> **PROBLEM**
In the entries below, find every line holding the string "object" and collect it.

> **GIVEN DATA**
--------------------------------

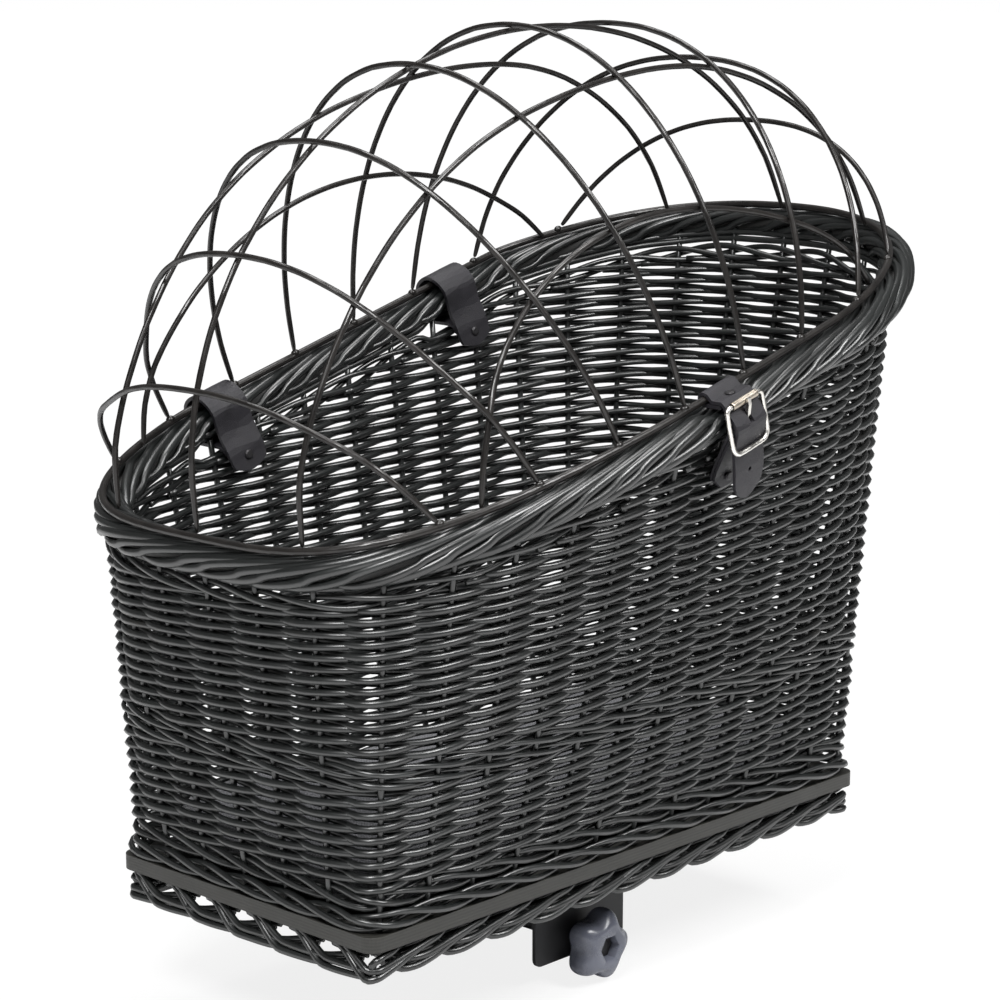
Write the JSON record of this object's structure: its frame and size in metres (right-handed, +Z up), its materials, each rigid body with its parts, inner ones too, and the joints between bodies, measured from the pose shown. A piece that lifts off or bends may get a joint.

--------------------------------

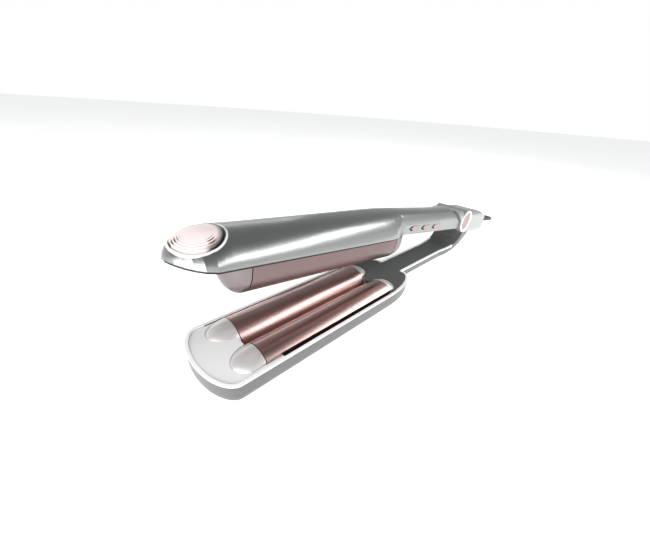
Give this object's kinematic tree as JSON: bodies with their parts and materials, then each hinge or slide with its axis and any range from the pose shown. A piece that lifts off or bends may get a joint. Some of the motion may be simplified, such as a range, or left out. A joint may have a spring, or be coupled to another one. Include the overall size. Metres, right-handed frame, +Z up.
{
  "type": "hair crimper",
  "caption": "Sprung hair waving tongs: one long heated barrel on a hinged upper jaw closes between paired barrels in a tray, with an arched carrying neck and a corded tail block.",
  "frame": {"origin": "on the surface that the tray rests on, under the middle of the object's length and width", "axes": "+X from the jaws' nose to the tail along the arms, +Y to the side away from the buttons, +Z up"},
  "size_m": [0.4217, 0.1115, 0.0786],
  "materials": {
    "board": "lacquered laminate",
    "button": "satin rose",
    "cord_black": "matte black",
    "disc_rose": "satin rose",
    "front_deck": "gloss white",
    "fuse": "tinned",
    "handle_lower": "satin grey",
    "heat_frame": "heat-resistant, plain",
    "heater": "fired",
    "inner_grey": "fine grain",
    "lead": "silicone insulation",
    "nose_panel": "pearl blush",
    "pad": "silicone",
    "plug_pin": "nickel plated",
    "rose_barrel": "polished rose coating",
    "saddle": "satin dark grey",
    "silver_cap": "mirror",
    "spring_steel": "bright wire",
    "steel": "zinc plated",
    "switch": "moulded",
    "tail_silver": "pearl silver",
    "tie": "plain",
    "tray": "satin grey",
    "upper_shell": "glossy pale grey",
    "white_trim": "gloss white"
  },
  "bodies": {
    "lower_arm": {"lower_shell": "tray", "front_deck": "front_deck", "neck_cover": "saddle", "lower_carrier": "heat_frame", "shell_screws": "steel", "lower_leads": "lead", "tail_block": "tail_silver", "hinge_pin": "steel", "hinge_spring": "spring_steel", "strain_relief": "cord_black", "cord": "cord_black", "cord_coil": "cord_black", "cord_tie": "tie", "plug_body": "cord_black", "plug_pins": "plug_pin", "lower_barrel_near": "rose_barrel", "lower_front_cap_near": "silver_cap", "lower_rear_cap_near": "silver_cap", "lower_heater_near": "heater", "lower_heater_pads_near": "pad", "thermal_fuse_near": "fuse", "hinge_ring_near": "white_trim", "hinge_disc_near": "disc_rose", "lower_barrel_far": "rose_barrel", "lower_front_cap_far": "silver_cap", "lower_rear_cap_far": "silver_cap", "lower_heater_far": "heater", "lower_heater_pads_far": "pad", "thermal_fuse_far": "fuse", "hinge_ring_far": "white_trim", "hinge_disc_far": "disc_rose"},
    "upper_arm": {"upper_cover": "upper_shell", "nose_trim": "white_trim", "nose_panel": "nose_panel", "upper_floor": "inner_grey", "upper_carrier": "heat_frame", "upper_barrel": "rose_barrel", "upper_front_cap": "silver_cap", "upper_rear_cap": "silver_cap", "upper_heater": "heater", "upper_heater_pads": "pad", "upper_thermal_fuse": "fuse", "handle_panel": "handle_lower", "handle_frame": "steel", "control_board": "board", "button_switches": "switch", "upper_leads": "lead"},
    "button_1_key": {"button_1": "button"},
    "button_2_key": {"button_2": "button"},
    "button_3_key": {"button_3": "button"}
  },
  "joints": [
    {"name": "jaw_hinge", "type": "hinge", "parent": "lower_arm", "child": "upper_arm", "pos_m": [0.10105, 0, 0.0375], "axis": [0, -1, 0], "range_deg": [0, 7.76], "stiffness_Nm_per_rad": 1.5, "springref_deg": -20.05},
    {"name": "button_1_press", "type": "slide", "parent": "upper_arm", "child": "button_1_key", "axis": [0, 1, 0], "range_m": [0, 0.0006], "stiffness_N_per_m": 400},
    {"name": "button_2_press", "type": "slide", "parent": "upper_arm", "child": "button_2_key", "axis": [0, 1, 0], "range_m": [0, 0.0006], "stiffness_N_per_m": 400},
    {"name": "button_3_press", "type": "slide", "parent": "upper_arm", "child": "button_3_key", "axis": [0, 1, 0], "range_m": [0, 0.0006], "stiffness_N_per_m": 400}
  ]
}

--------------------------------

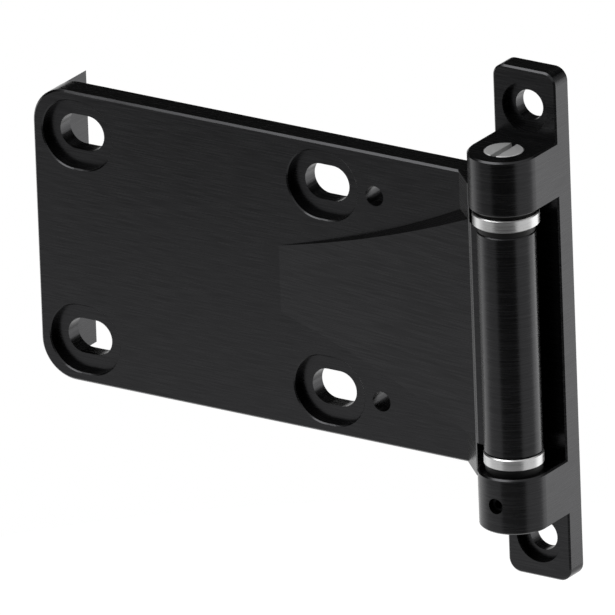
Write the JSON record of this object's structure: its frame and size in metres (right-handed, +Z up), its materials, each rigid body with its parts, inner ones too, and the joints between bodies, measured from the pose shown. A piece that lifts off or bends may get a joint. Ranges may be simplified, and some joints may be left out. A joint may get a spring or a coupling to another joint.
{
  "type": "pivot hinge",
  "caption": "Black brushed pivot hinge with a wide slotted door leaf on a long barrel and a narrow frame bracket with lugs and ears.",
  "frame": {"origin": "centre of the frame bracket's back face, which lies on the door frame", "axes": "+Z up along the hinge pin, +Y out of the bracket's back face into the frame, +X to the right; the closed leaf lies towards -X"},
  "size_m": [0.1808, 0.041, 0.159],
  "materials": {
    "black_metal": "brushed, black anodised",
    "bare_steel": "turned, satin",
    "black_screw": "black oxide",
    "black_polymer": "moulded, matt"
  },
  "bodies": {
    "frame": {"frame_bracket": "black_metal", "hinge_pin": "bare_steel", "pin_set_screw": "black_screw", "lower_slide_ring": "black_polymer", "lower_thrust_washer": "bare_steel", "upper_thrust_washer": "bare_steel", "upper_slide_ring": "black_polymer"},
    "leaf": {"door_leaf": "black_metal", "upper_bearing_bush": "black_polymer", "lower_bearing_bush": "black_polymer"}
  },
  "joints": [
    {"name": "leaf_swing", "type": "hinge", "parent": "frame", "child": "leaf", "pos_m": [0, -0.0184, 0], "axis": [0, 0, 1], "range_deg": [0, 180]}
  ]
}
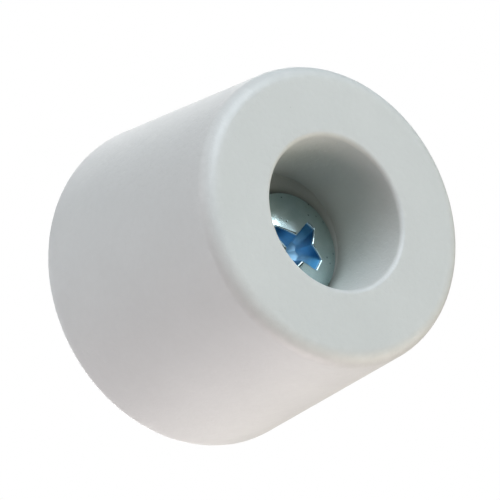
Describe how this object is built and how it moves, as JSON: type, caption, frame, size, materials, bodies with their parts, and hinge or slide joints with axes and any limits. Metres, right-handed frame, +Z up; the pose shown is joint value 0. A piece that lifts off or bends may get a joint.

--------------------------------

> **SOLUTION**
Write the JSON record of this object's structure: its frame and size in metres (right-handed, +Z up), its materials, each rigid body with its parts, inner ones too, and the joints between bodies, measured from the pose shown. A piece that lifts off or bends may get a joint.
Give this object's kinematic tree as JSON: bodies with their parts and materials, then each hinge or slide with its axis and any range from the pose shown. A piece that lifts off or bends may get a joint. Some of the motion may be simplified, such as a range, or left out. A joint may have a spring, or be coupled to another one. Include the overall size. Metres, right-handed frame, +Z up.
  "frame": {"origin": "on the surface that the tray rests on, under the middle of the object's length and width", "axes": "+X from the jaws' nose to the tail along the arms, +Y to the side away from the buttons, +Z up"},
Write the JSON record of this object's structure: its frame and size in metres (right-handed, +Z up), its materials, each rigid body with its parts, inner ones too, and the joints between bodies, measured from the pose shown. A piece that lifts off or bends may get a joint. Ranges may be simplified, and some joints may be left out. A joint may get a spring or a coupling to another joint.
Describe how this object is built and how it moves, as JSON: type, caption, frame, size, materials, bodies with their parts, and hinge or slide joints with axes and any limits. Metres, right-handed frame, +Z up; the pose shown is joint value 0. A piece that lifts off or bends may get a joint.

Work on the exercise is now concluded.